HTTPの進化は、単なるプロトコルのバージョンアップ以上のものです。それは、Webの利用形態の変化に適応し、より高速で効率的、そして信頼性の高い通信を実現するための、技術的な挑戦と創造の歴史です。この歴史から学ぶことは、現代の分散システム設計、API通信の最適化、フロントエンドパフォーマンスの改善など、多岐にわたるエンジニアリングの課題に取り組む上で、貴重な示唆を与えてくれるでしょう。

まとめ

HTTP/1.1は長年にわたりWebの成長を支えましたが、ヘッドオブラインブロッキングをはじめとするアーキテクチャ上の限界が顕在化しました。これに応える形で登場したHTTP/2は、単一TCP接続上での多重化によってボトルネックを緩和し、その後のHTTP/3は、QUICプロトコルを採用することでTCPレベルのHoL Blockingを解消し、さらなるパフォーマンスと信頼性の向上を実現しました。

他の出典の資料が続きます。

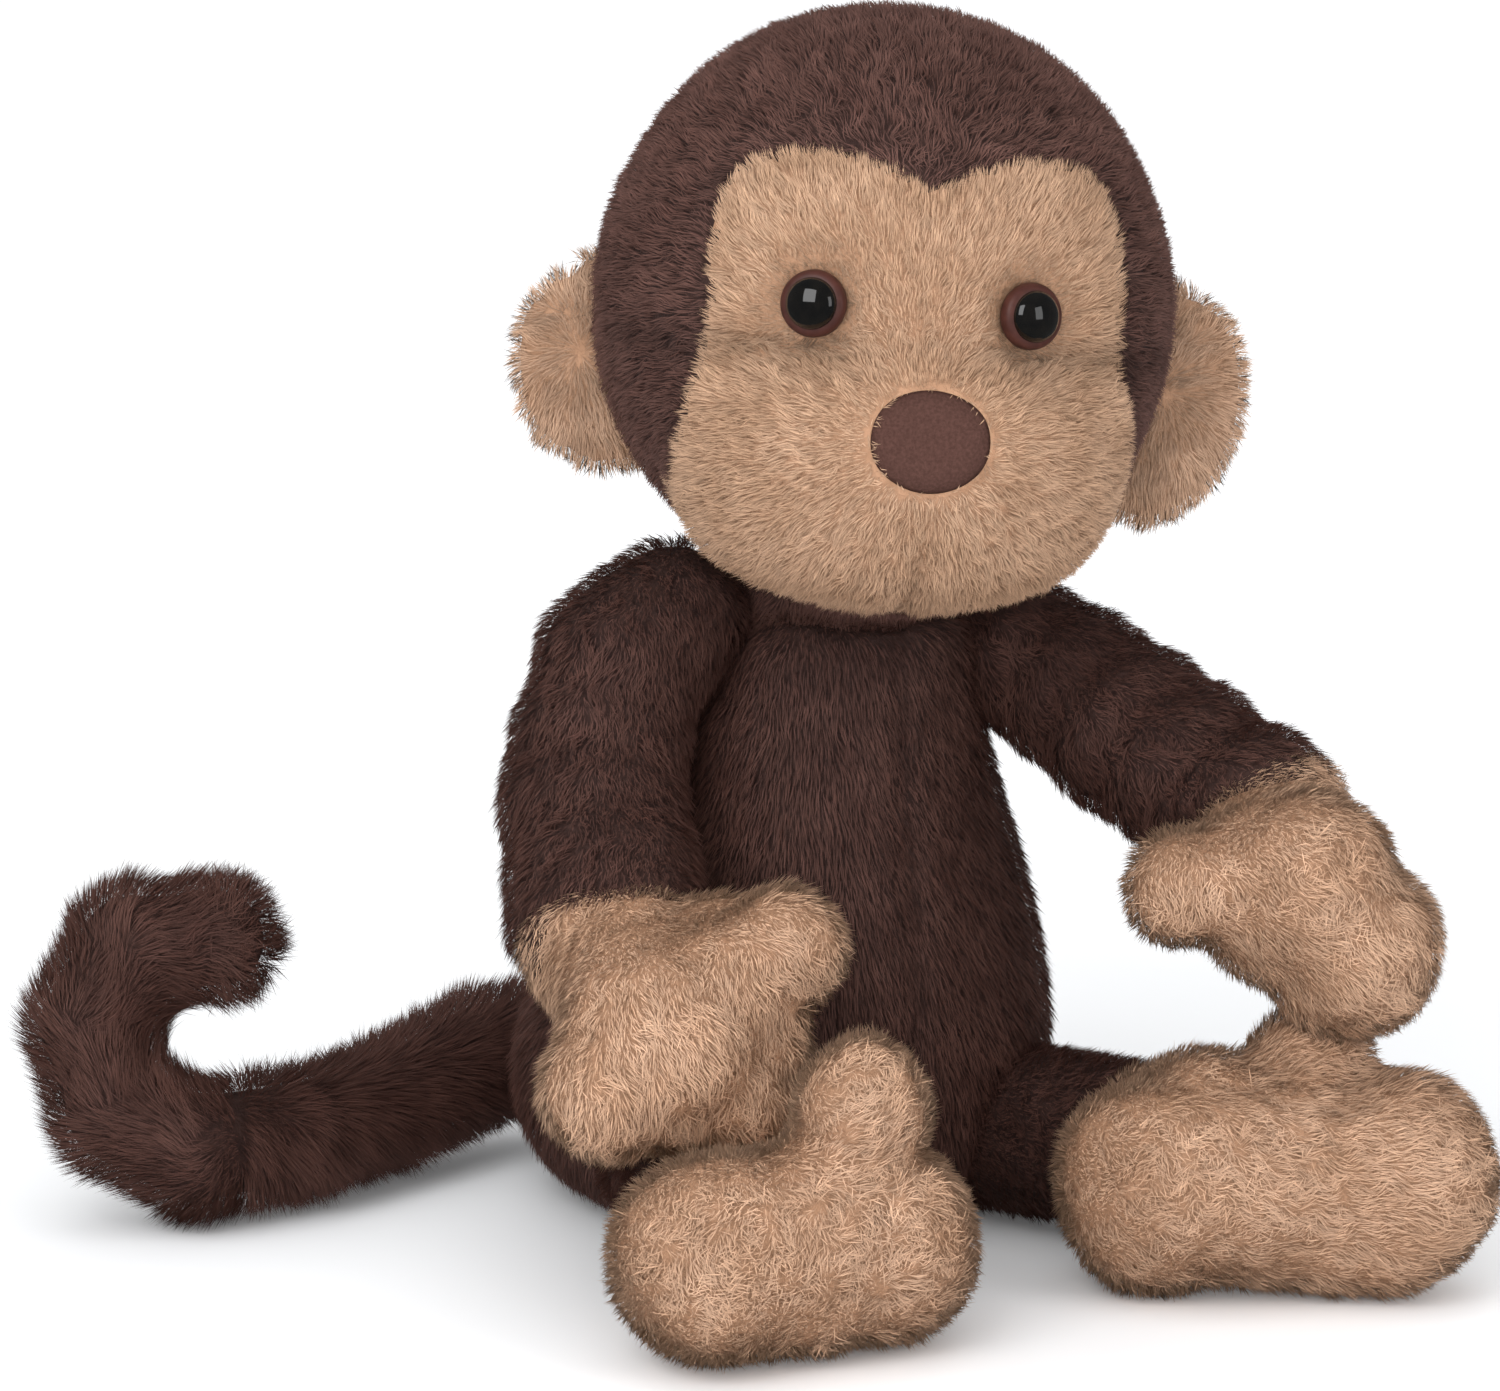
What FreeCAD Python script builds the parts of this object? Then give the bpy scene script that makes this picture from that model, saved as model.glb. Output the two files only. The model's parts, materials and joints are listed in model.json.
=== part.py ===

これらのプロトコルの進化の過程は、技術の「終焉」が新たな「創造」を促し、私たちが直面する課題に対するより良い解決策を生み出していくサイクルを明確に示しています。過去の技術が抱えていた問題とその克服方法を深く理解することは、現在の技術トレンドを見極め、自身の開発における意思決定を行う上で、不可欠な洞察を与えてくれるのです。